About your swing. Your head moves towards the ball because you are trying to keep it still. Allow it to have some lateral motion away from the target going back and it will move off the line you begin against. As I have said many times on the blog, your weight should turn into your right heel on the backswing. When you move your weight properly and allow the head to shift laterally the issue will go away. On a seperate issue, I am not a big fan of the flatness of your arm swing going back I like to see the hands up above the shoulder and the club pointing parallel to the target line at the top. The flatter top position you are in reduces clubhead speed and limits your ability to hit various shots.
If you send in a new video, try to use both camera angles and hit a seven iron instead of the wedge. Davie asks at 12:50:I
just can't stop overswinging, especially with the driver off the tee.

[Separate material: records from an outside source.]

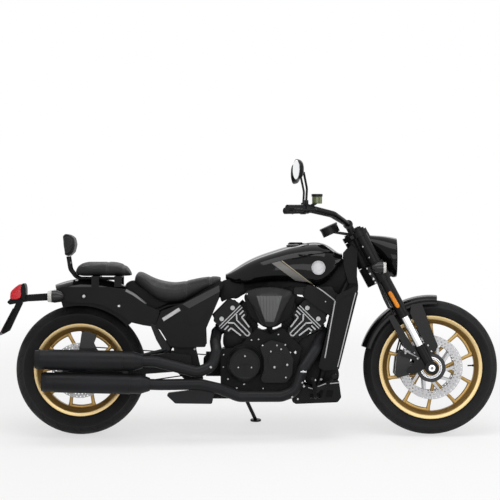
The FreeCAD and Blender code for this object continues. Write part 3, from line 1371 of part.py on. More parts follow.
def side_stand(ground):
    """Side stand: hub on its bolt, leg, and a foot flat on the ground when the bike leans."""
    hub_ring = rod(STAND_PIVOT - STAND_AXIS * 12, STAND_PIVOT + STAND_AXIS * 12, STAND_HUB_R)
    tilt = math.radians(LEAN)
    up = V(0, -math.sin(tilt), math.cos(tilt))
    foot = STAND_PIVOT + STAND_LEG
    foot = foot - up * (foot.dot(up) - ground)
    pad = rod(foot, foot + up * 8, 27)
    leg = rod(STAND_PIVOT, foot + up * 5, 9)
    shape = joined([hub_ring, leg, pad])
    below = rod(foot - up * 40, foot, 60)
    return shape.cut(below).cut(rod(STAND_PIVOT - STAND_AXIS * 60, STAND_PIVOT + STAND_AXIS * 60,
                                    STAND_BOLT_R + SEAT_GAP))


# Assembly

def leaned(shape):
    """Shape carried from the upright bike to the parked one."""
    copy = shape.copy()
    copy.rotate(ORIGIN, V(1, 0, 0), -LEAN)
    return copy


def framed_with_stand():
    """Frame with the stand's bolt, relieved round the stand's hub."""
    relief = rod(STAND_PIVOT - STAND_AXIS * 13.5, STAND_PIVOT + STAND_AXIS * 60, STAND_HUB_R + 2)
    return frame().cut(relief).fuse(stand_bolt()).removeSplitter()


def front_wheel_nodes():
    """Front rim, tyre and discs at the front axle."""
    place = (WHEELBASE, 0, FRONT_TYRE_R)
    rim = cast_wheel(FRONT_FLANGE_R, FRONT_RIM_W, FRONT_HUB_HALF, AXLE_R + SEAT_GAP,
                     FRONT_DISC_Y, FRONT_BLADE_ANGLE)
    rubber = tyre(FRONT_TYRE_R, FRONT_TYRE_W, FRONT_FLANGE_R, FRONT_RIM_W)
    return {
        "front_rim": moved(rim, *place),
        "front_tyre": moved(rubber, *place),
        "front_discs": [moved(one, *place) for one in both(disc(FRONT_DISC_R, FRONT_DISC_Y))],
    }


def rear_wheel_nodes():
    """Rear rim, tyre, disc and pulley at the rear axle."""
    place = (0, 0, REAR_TYRE_R)
    rim = cast_wheel(REAR_FLANGE_R, REAR_RIM_W, REAR_HUB_HALF, REAR_AXLE_R + SEAT_GAP,
                     REAR_DISC_Y, REAR_BLADE_ANGLE)
    rubber = tyre(REAR_TYRE_R, REAR_TYRE_W, REAR_FLANGE_R, REAR_RIM_W)
    return {
        "rear_rim": moved(rim, *place),
        "rear_tyre": moved(rubber, *place),
        "rear_disc": moved(mirrored(disc(REAR_DISC_R, REAR_DISC_Y)), *place),
        "rear_pulley": moved(rear_pulley(), *place),
    }


def upright_nodes():
    """Every node of the upright bike by name."""
    nodes = {
        "frame": framed_with_stand(),
        "swingarm": [swingarm(), rear_axle()],
        "shock": shock(),
        "drive_belt": drive_belt(),
        "rear_caliper": rear_caliper(),
        "crankcase": crankcase(),
        "front_cylinder": cylinder(True),
        "rear_cylinder": cylinder(False),
        "engine_covers": engine_covers(),
        "air_cleaner": air_cleaner(),
        "radiator": radiator(),
        "radiator_shroud": radiator_shroud(),
        "belly_pan": belly_pan(),
        "fuel_tank": [fuel_tank(), filler_neck()],
        "filler_lid": filler_lid(),
        "rider_seat": rider_seat(),
        "pillion_seat": pillion_seat(),
        "backrest": backrest(),
        "rear_fender": rear_fender(),
        "fender_struts": fender_struts() + [seat_carrier()],
        "side_covers": side_covers() + neck_covers() + wing_panels(),
        "exhaust_pipes": exhaust_pipes(),
        "mufflers": mufflers(),
        "tail_light": tail_light(),
        "plate_bracket": plate_bracket(),
        "rear_indicators": rear_indicators(),
        "foot_controls": foot_pegs() + foot_levers(),
        "yokes": yokes(),
        "fork_tubes": fork_tubes(),
        "fork_sliders": fork_sliders(),
        "fork_feet": fork_feet(),
        "front_axle": front_axle(),
        "front_fender": front_fender(),
        "front_calipers": front_calipers(),
        "handlebar": handlebar(),
        "bar_controls": grips() + bar_controls(),
        "mirrors": mirrors(),
        "instrument": instrument(),
        "headlight": headlight(),
        "headlight_lens": headlight_lens(),
        "front_indicators": front_indicators(),
    }
    nodes.update(front_wheel_nodes())
    nodes.update(rear_wheel_nodes())
    return nodes


def assemble():
    """Parked bike: every node leaned over, with its origin on the ground under the middle."""
    nodes = upright_nodes()
    whole = {}
    for name, shape in nodes.items():
        shapes = shape if isinstance(shape, list) else [shape]
        whole[name] = leaned(shapes[0] if len(shapes) == 1 else Part.makeCompound(shapes))
    ground = min(whole[name].optimalBoundingBox().ZMin for name in ("front_tyre", "rear_tyre"))
    whole["side_stand"] = leaned(side_stand(ground))
    box = FreeCAD.BoundBox()
    for shape in whole.values():
        box.add(shape.BoundBox)
    shift = V(-(box.XMin + box.XMax) / 2, -(box.YMin + box.YMax) / 2, -ground)
    return {name: moved(shape, shift.x, shift.y, shift.z) for name, shape in whole.items()}, shift


os.makedirs("parts", exist_ok=True)
PARTS, SHIFT = assemble()
for node, solid in PARTS.items():
    solid.exportStep("parts/" + node + ".step")
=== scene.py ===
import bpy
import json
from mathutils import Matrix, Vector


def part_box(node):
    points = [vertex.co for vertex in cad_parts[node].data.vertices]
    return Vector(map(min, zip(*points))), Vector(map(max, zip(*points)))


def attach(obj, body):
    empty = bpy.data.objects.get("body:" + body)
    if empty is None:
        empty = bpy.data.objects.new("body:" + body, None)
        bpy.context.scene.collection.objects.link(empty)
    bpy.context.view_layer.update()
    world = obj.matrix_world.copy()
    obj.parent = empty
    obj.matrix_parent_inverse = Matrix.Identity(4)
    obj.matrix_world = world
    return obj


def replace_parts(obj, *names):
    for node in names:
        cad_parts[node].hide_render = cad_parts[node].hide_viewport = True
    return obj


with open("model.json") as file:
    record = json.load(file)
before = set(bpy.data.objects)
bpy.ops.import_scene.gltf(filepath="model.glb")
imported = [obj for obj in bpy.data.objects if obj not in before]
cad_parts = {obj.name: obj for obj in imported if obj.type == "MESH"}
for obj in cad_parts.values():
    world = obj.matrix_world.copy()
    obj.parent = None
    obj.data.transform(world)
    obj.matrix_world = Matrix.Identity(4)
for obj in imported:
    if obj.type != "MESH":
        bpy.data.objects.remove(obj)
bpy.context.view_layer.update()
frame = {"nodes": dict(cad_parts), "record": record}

import json
import math

import bmesh
import bpy
import numpy as np
from mathutils.bvhtree import BVHTree

nodes = frame["nodes"]

# The photograph's view. The bike is measured upright in metres, with X forward from the rear axle,
# Y to the left and Z up from the ground, and parks leaning over on its side stand. The camera looks
# at its right side, square to the leaning wheels, from 12 m.

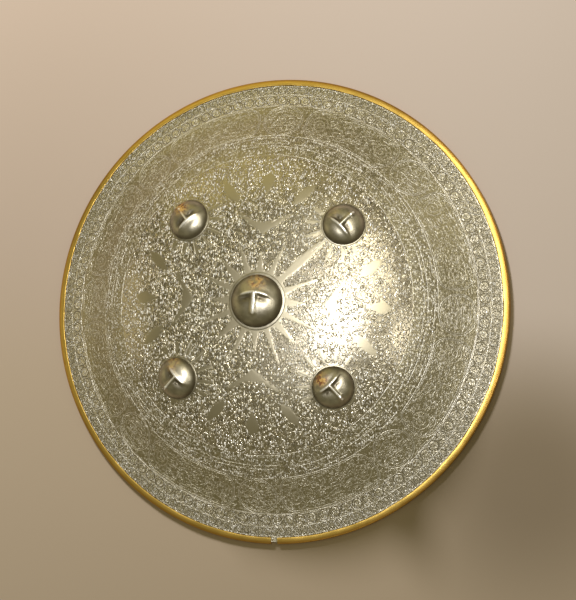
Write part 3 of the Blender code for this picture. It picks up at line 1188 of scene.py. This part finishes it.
        punched = w.plus(
            w.times(ground.outputs["Height"], cut), w.times(small.outputs["Height"], small_share)
        )
        pits = w.most(
            w.times(ground.outputs["Foot"], cut),
            w.times(small.outputs["Foot"], w.minus(w.times(small_share, 1.2), w.times(lacy, 0.50))),
        )
        # Painted glints: the mask of the ground's dots and curls that are painted near-white.
        painted_glints = w.most(
            w.times(ground.outputs["Glint"], cut),
            w.times(small.outputs["Glint"], w.times(small_share, 1.6)),
        )
        wear = w.group(self.effects.wear, {"Clouds": 16.0})
        height = w.plus(w.times(punched, 0.60), w.times(w.most(fine, bold), -0.26))
        height = w.minus(height, w.times(deep, 0.24))
        height = w.minus(height, w.times(wear.outputs["Scratches"], 0.006))
        bumped(w, shader, w.plus(height, w.times(wear.outputs["Patina"], 0.02)))
        forms = w.times(in_field, w.minus(1.0, cut))
        # Painted sheen: the lip past the chain is painted lighter, for the brighter light that its
        # flatter slope catches.
        tone = w.mix(w.times(lacy, 0.9), self.plain, self.lip)
        tone = w.mix(w.times(w.plus(in_band, steps), 0.8), tone, self.band)
        tone = w.mix(forms, tone, self.form)
        tone = w.mix(w.times(wear.outputs["Patina"], 0.30), tone, self.tarnish)
        tone = w.mix(w.times(pits, 0.9), tone, self.ground)
        # Painted glints: the dots are painted near-white. The cut lines are painted lighter, partly worn
        # edges and partly a painted highlight.
        tone = w.mix(painted_glints, tone, self.worn_and_highlight)
        tone = w.mix(w.times(w.most(fine, bold), 0.60), tone, self.worn_and_highlight)
        tone = w.mix(w.times(deep, 0.72), tone, self.ground)
        w.feed(shader.inputs["Base Color"], tone)
        rough = w.plus(self.roughness, w.times(wear.outputs["Patina"], 0.05))
        rough = w.minus(rough, w.times(w.plus(cut, painted_glints), self.burnish))
        w.feed(shader.inputs["Roughness"], rough)
        # The painted glints, and a little of the cut lines, lose metal so that their painted brightness
        # shows from every side.
        diffuse_share = w.most(w.times(painted_glints, 0.92), w.times(w.most(fine, bold), 0.15))
        w.feed(shader.inputs["Metallic"], w.minus(1.0, diffuse_share))
        return bpy.data.materials["engraved_steel_front"]


@dataclass(frozen=True)
class PlainSteel:
    """The smooth, darker steel of the plate's back."""

    effects: Effects
    color: Color = (0.33, 0.31, 0.25)
    stain: Color = (0.16, 0.12, 0.08)
    roughness: float = 0.42

    def material(self) -> bpy.types.Material:
        """Return the finish of the plate's back."""
        w, shader = new_finish("plain_steel_back", self.color, self.roughness, 1.0)
        wear = w.group(self.effects.wear, {"Clouds": 22.0})
        stain = w.times(wear.outputs["Patina"], 0.6)
        w.feed(shader.inputs["Base Color"], w.mix(stain, self.color, self.stain))
        w.feed(shader.inputs["Roughness"], w.plus(self.roughness, w.times(stain, 0.25)))
        height = w.minus(w.times(wear.outputs["Patina"], 0.10), w.times(wear.outputs["Scratches"], 0.01))
        bumped(w, shader, height)
        return bpy.data.materials["plain_steel_back"]


@dataclass(frozen=True)
class BossSteel:
    """The bosses' smooth dark steel with orange rust in places, painted shade in the eye hollows and
    round the dome's edge, and a painted highlight on the ridges.
    """

    effects: Effects
    color: Color = (0.49, 0.455, 0.36)
    dark: Color = (0.14, 0.12, 0.085)
    worn_and_highlight: Color = (0.97, 0.95, 0.91)
    rust: Color = (0.22, 0.065, 0.012)
    gold: Color = (0.70, 0.46, 0.15)
    roughness: float = 0.37

    def material(self) -> bpy.types.Material:
        """Return the finish of the bosses."""
        w, shader = new_finish("boss_steel_aged", self.color, self.roughness, 1.0)
        wear = w.group(self.effects.wear, {"Clouds": 90.0})
        hollow = w.attribute("hollow")
        place = w.add("ShaderNodeTexCoord", {}).outputs["Object"]
        rough_spots = w.rise(w.noise(place, 200.0, 4.0), 0.22, 0.62)
        rust = w.times(w.attribute("rust"), rough_spots)
        tone = w.mix(w.times(wear.outputs["Patina"], 0.45), self.color, self.dark)
        # Painted shade: the eye hollows and the steep edge of the dome, stored as 'hollow', are painted
        # dark.
        tone = w.mix(hollow, tone, self.dark)
        ridge = w.attribute("ridge")
        # Painted highlight: the brow and nose ridges are painted near-white, partly worn steel and
        # partly a painted highlight.
        tone = w.mix(w.times(ridge, 0.9), tone, self.worn_and_highlight)
        stain = w.mix(w.rise(w.noise(place, 330.0, 2.0), 0.42, 0.58), self.rust, self.gold)
        tone = w.mix(rust, tone, stain)
        w.feed(shader.inputs["Base Color"], tone)
        # Rust loses metal, and so do the ridges, so that their painted highlight shows from every side.
        diffuse_share = w.most(w.times(rust, 0.35), w.times(ridge, 0.25))
        w.feed(shader.inputs["Metallic"], w.minus(1.0, diffuse_share))
        rough = w.plus(self.roughness, w.times(wear.outputs["Specks"], 0.06))
        rough = w.minus(rough, w.times(ridge, 0.08))
        w.feed(shader.inputs["Roughness"], w.plus(rough, w.times(rust, 0.35)))
        height = w.times(w.plus(wear.outputs["Patina"], rust), 0.05)
        bumped(w, shader, w.minus(height, w.times(wear.outputs["Scratches"], 0.008)))
        return bpy.data.materials["boss_steel_aged"]


@dataclass(frozen=True)
class BindingBrass:
    """The binding's golden brass, browner along its outer half, with a painted shadow along its inner
    edge.
    """

    effects: Effects
    color: Color = (0.83, 0.57, 0.15)
    brown: Color = (0.46, 0.225, 0.045)
    shade: Color = (0.16, 0.085, 0.025)
    roughness: float = 0.30

    def material(self) -> bpy.types.Material:
        """Return the finish of the binding."""
        w, shader = new_finish("brass_worn", self.color, self.roughness, 1.0)
        dial = w.group(self.effects.dial, {})
        wear = w.group(self.effects.wear, {"Clouds": 40.0})
        streaks = w.noise(w.around(dial, 24.0, w.times(dial.outputs["Radius"], 2.6)), 1.0, 2.0)
        aged = w.times(w.rise(w.attribute("fold"), 2.2, 5.2), 0.75)
        aged = w.plus(aged, w.times(w.minus(streaks, 0.5), 0.8))
        tone = w.mix(aged, self.color, self.brown)
        # Painted shadow: the binding is painted dark within half a millimetre of its inner edge, where
        # the step throws shade.
        step_shadow = w.fall(w.attribute("fold"), 0.0, 0.45)
        w.feed(shader.inputs["Base Color"], w.mix(step_shadow, tone, self.shade))
        rough = w.plus(self.roughness, w.times(wear.outputs["Patina"], 0.10))
        w.feed(shader.inputs["Roughness"], rough)
        height = w.plus(w.times(streaks, 0.05), w.times(wear.outputs["Patina"], 0.05))
        bumped(w, shader, w.minus(height, w.times(wear.outputs["Scratches"], 0.01)))
        return bpy.data.materials["brass_worn"]


# Pieces


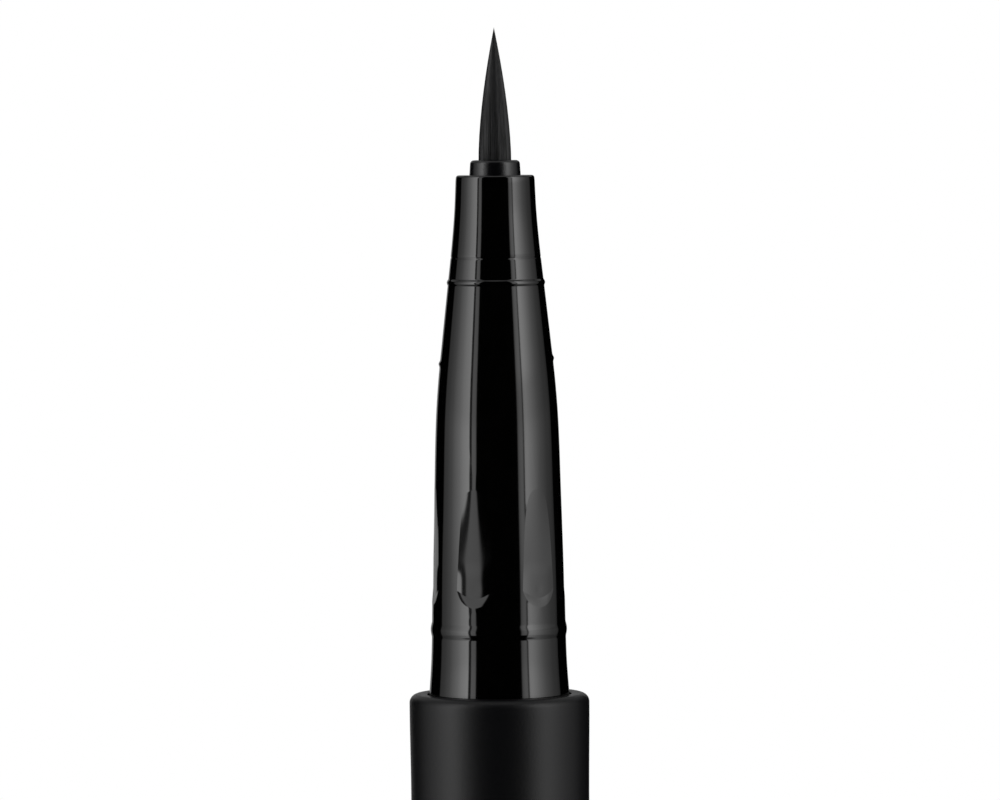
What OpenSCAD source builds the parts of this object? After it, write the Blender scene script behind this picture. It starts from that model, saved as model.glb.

Any tips? I'm very inconsistent off the tee, a lot of hooks. I suspect
I'm coming down 'over the top'. thanks, all the way from Scotland ;-) Welcome to the USA blog Davie. I have a good friend who is a Hibs fan, hope that doesn't offend..
Two important keys to tightening up the backswing. First, you must have your upper body tilted away from the target at the top of the swing. This is achieved by creating a sharp turn of your hips as you move the club from the ball while your head moves away from the target. If done properly when looking in the mirror from face on, you will see your tush is closer to the target than your head. This is the correct tilt at the top and will greatly reduce the chance of an overswing. Next, the backswing should end because your downswing begins. Sounds silly but once your weight begins to move towards the target your hands and arms won't be able to go back any further.
The proper pivot of the body and starting the downswing earlier with your weight shift will shorten up your backswing and produce more clubhead speed.